THING 3: The 33⅓ Series.
If you’re into music, the 33⅓ series is one of the more interesting publishing projects of the last twenty years. Each book focuses on a single album—sometimes a famous one, sometimes something a little more obscure—and the writers take wildly different approaches to it. Some read like memoirs. Others are cultural history. A few are almost like long essays about why a particular record mattered at a certain moment. The one I’m currently peddling is the Colin Meloy signed volume on his take of Let It Be by the Replacements. If you know the record, you know why it deserves a book. If you don’t know the record, the book is a pretty good place to start. A better place to start, of course, is with Let It Be. Anyway, an album you love and see if someone’s written a 33⅓ book about it. Chances are they have. It’s a fun way to spend an afternoon with a record you already know. I’m digging into Bruce Eaton’s take on Big Star’s Radio City.
THING 4: Listening to a Record I Don’t Know by a Band I Do.
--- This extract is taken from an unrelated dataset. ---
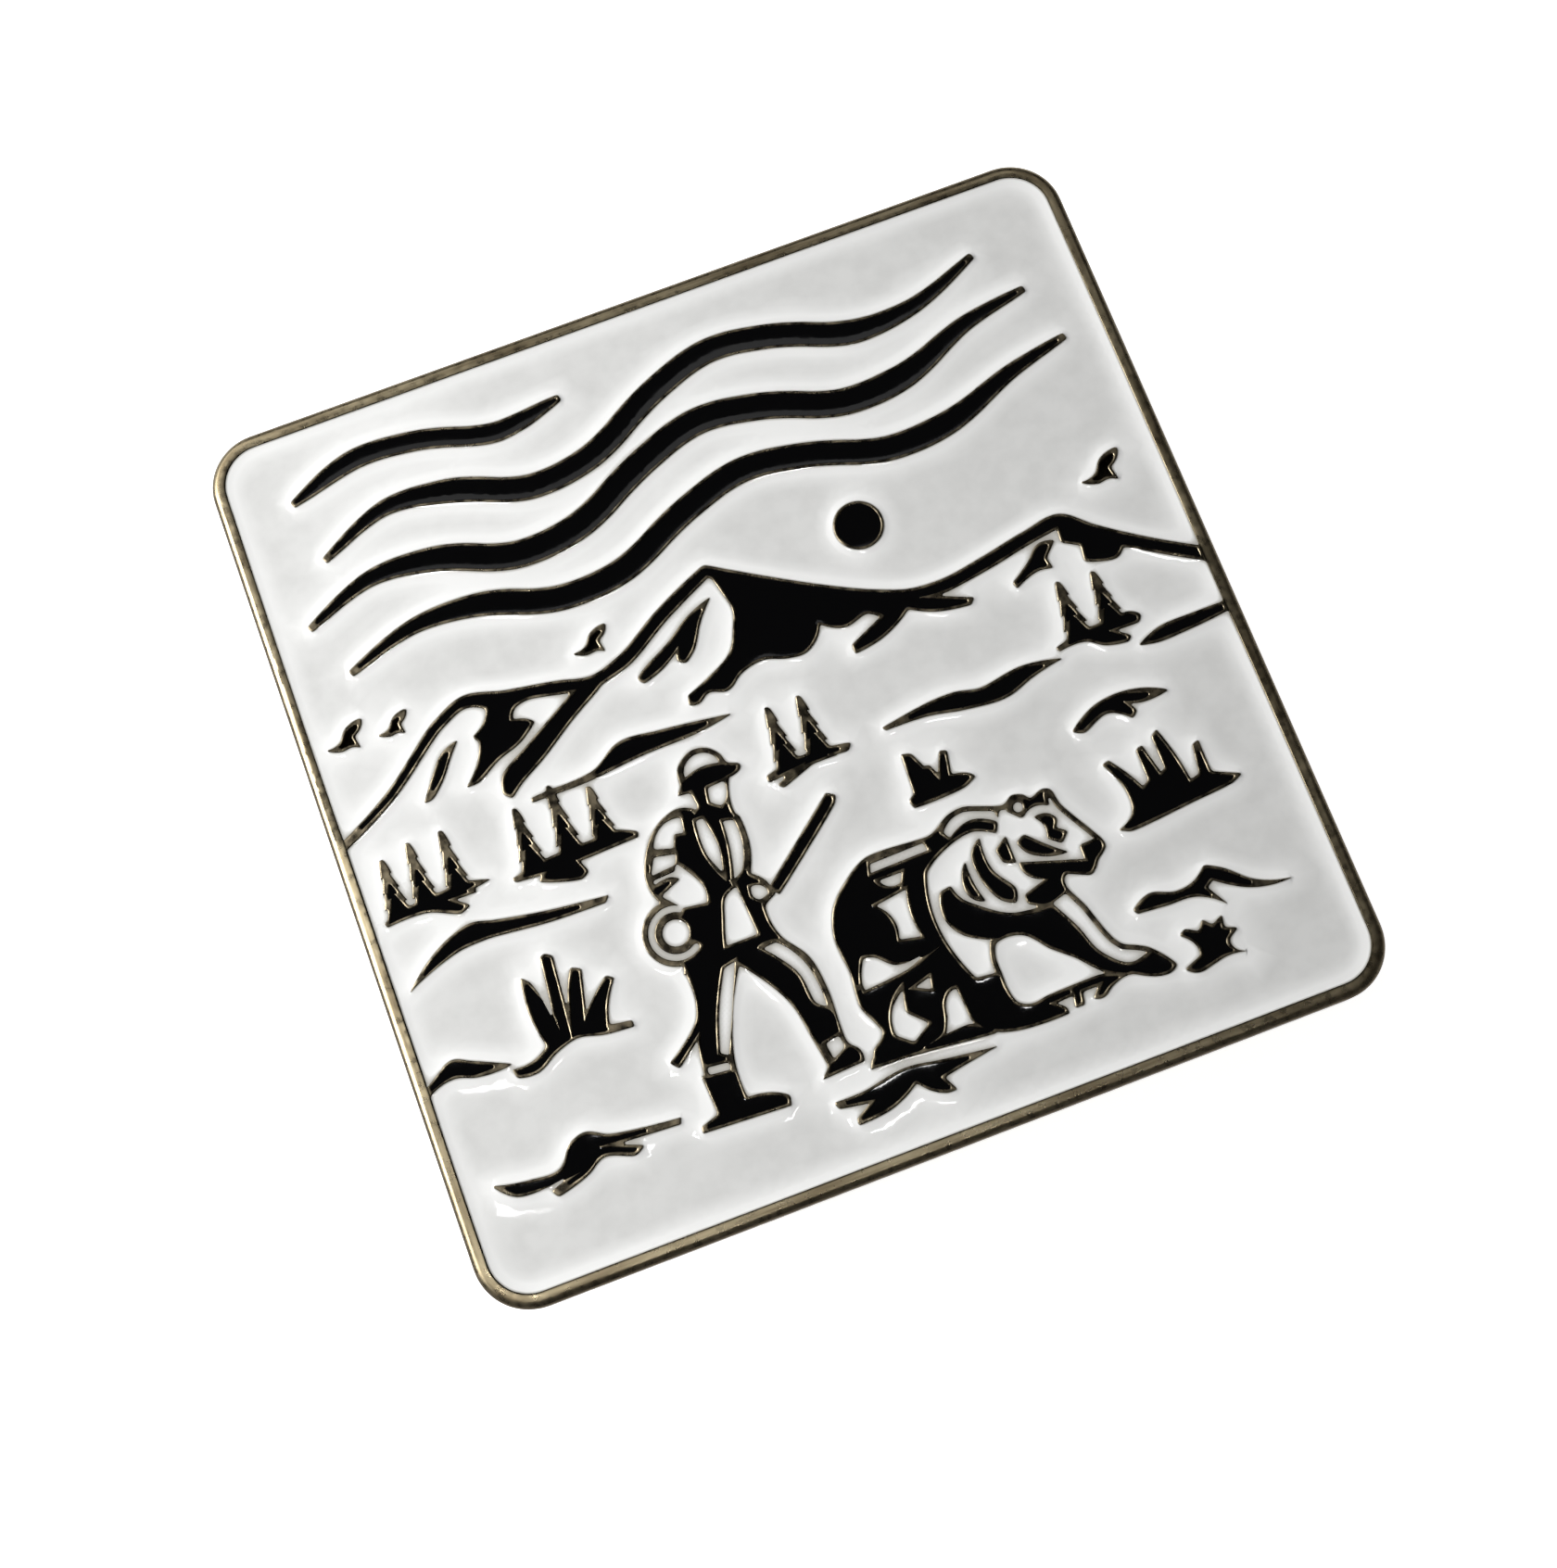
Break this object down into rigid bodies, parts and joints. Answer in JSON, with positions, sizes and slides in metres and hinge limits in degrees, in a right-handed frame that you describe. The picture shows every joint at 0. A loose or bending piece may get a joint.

I’m not a morning person. And I’m certainly not a morning-exercise person. But every now and then I manage to drag myself out of bed for my “morning mile with Molly.” My pooch Molly loves her morning walks, and so do I. Lately—with airbuds firmly inserted—I’m listening to something I don’t know much about. I’ve probably heard of the band. Or know a band’s famous record or two. But my general, self-imposed rule for My Morning Mile with Molly: Listen to a Record You Don’t Know by a Band You Do. This morning it was the 13th Floor Elevators—Easter Everywhere. 13th Floor Elevators! Love their first record. Never heard a lick on their second. I’ve never even heard of Easter Everywhere. And you know what? This sort of thing just…lands differently. I really can’t explain it any better than that. So this week pick a record you don’t know by a band you do and listen. On a walk. In the car. At your coffee shop. I’m learning the best way to really discover a band is by listening to the records I’ve skipped…for whatever reason.
THING 5: Blood Meridian
I’m rereading McCarthy’s masterpiece—mainly cause of my recent obsession with Tombstone—and, just as I remember, it is the most brutal book I’ve ever read. Dead babies hanging from trees. Eyes pulled from their sockets. The terrifying episode at the end of Chapter 4 when the Kid and his crew are slaughtered by the Comanches. The violence is relentless, and McCarthy doesn’t treat the American West the way most Western novels do. No romance. No heroic gloss. Pretty much everyone is a bad guy and his West seems older, harsher, and completely indifferent to the people moving through it. I love it. If you don’t know the book, McCarthy’s story unfolds mostly across the Texas–Mexico borderlands in the late 1840s, following a gang of scalp hunters through deserts and badlands. The land dominates everything, and McCarthy’s landscape is as much a character as anyone in the book. Give it a try. It’s not an easy book; meaning, it’s violent and unsettling and sometimes it feels more like a surrealistic fever dream than a traditional novel and every once in a while I do get a tiny-bit annoyed with McCarthy’s Faulknerian prosey. Just feels a little forced is all. But I’m no lit critic, and if you’re interested in the mythology of the American West, you won’t find a darker—or more honest—version of it anywhere.